More and more recently it has become more and more clear to me that you can't please everyone. No matter what, 2 people always want you with them. And unless those two people are in the same place, as humans, we have a slight problem. God did not give us the gift of omnipresence, but I wish He had. Between friends and family, I feel like I never have time to breathe. I love them all and would not change anything about the sense of busyness they cause in my life, but it's somewhat tiring sometimes. I cannot be everywhere, but I wish I could. It was increasingly difficult this past week when all of my family was in town. Seeing as my parents are divorced and remarried, I had a lot of people who cared enough about me to come and see me graduate. It was a blast, but sometimes it got so difficult. Between spending time with my mom's family, my dad's family, and my friends it just seemed like I got about 12 hours of sleep that entire week (and that's probably not a far shot from the truth). I feel like I belong in that movie where if the guy stops darting around everywhere, he'll die. I can say I've done one smart thing though. I have decided not to pick up anymore hours at my job this summer despite my mass amount of free time. I'll probably regret this decision in the fall when I'm just another broke college student, but I don't really care. I want to enjoy this time with my friends and family. I have several friends at work, but I don't want to spend most of my time there. I think it's a completely logical thing to do, even though I do quite enjoy my job {most of the time}.

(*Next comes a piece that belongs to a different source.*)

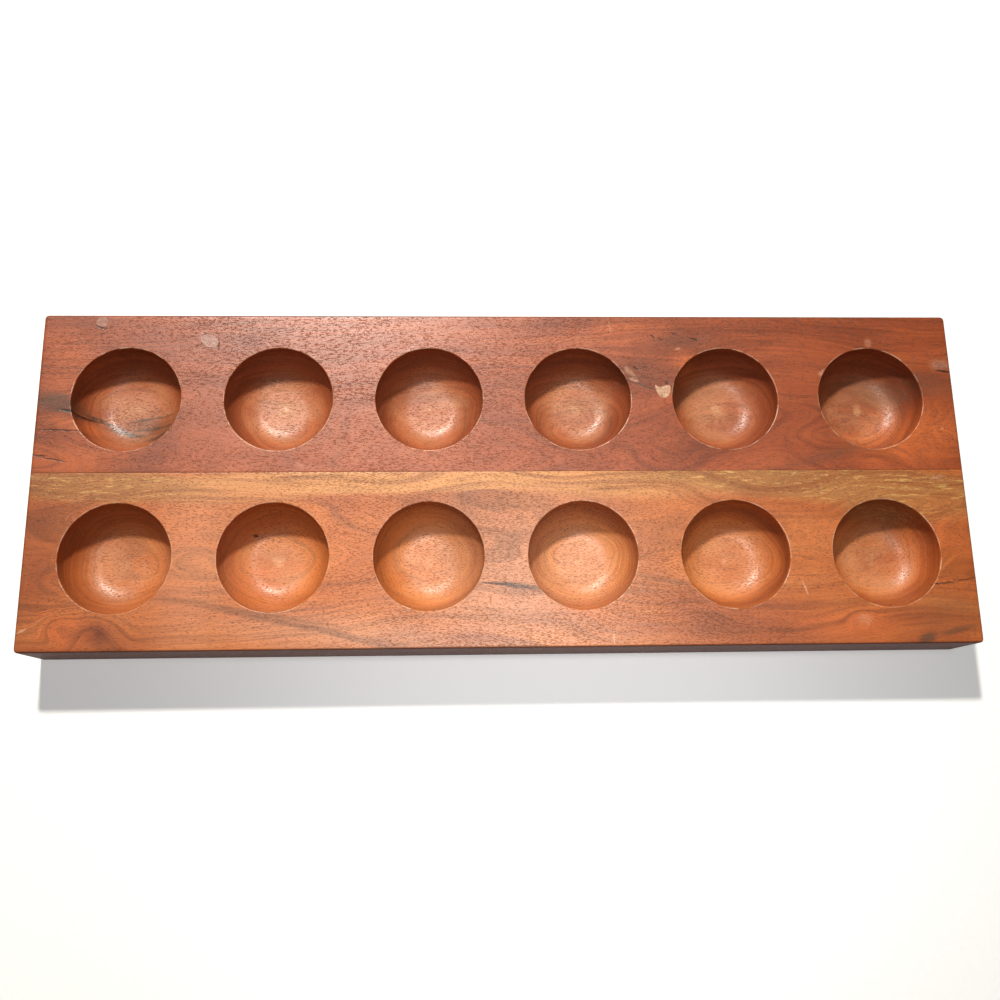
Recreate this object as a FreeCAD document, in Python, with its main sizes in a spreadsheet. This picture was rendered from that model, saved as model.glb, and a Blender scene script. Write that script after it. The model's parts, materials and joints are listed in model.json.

But moving on from how I'm terrible at time management, to how I hate when my friends are sad.
I can't handle sadness. I wasn't built for it. I was built strictly to be happy. Being anything less than perfectly content with my life instantly drains me of all emotion and energy. Today {or yesterday. whatever} was a fantastic day with the exception of it seemed like almost all my friends were sad or depressed about something. I mostly hate the feeling because no matter if I try and make them laugh, or even if I succeed, it is ultimately not up to me how they feel and I can't change it, no matter how hard I try. And believe me, I try. Nothing breaks my heart and crushes it into tinier pieces than the ones I love being sad. They're my life, and when my life is sad I get sad. I'm powerless, utterly powerless, and I think that is what depresses me most. I desperately hate not being in control, but I hate having to make decisions. I am a bucket of contradictions, but I'm ok with that.... I think. I think that I need a few good days of sleep. Or at least one. There is still so much stress on me right now. I just want to be stress free. I want to relax and have fun. But I have to constantly remind myself that what I want doesn't matter and that God laughs when I try to tell Him what I want and what my plans are. When I read back over this I'll probably laugh at the incoherent babble and utter stream of consciousness thoughts. I think it's time for me to sleep, even though it probably won't be good sleep because my entire body is in knots and my thoughts, although they're slow and sleepy, are still going through my head. But my computer is dying {technically, we all are. We begin our journey to death the second we are born. Depressing thought but it's true.}, and my dogs are asleep. Goodness I hope God gives me strength and patience, because I need it. A hug wouldn't be too shabby either. :/ But anyway goodnight to the internet. Because no one else will ever read this crap anyway.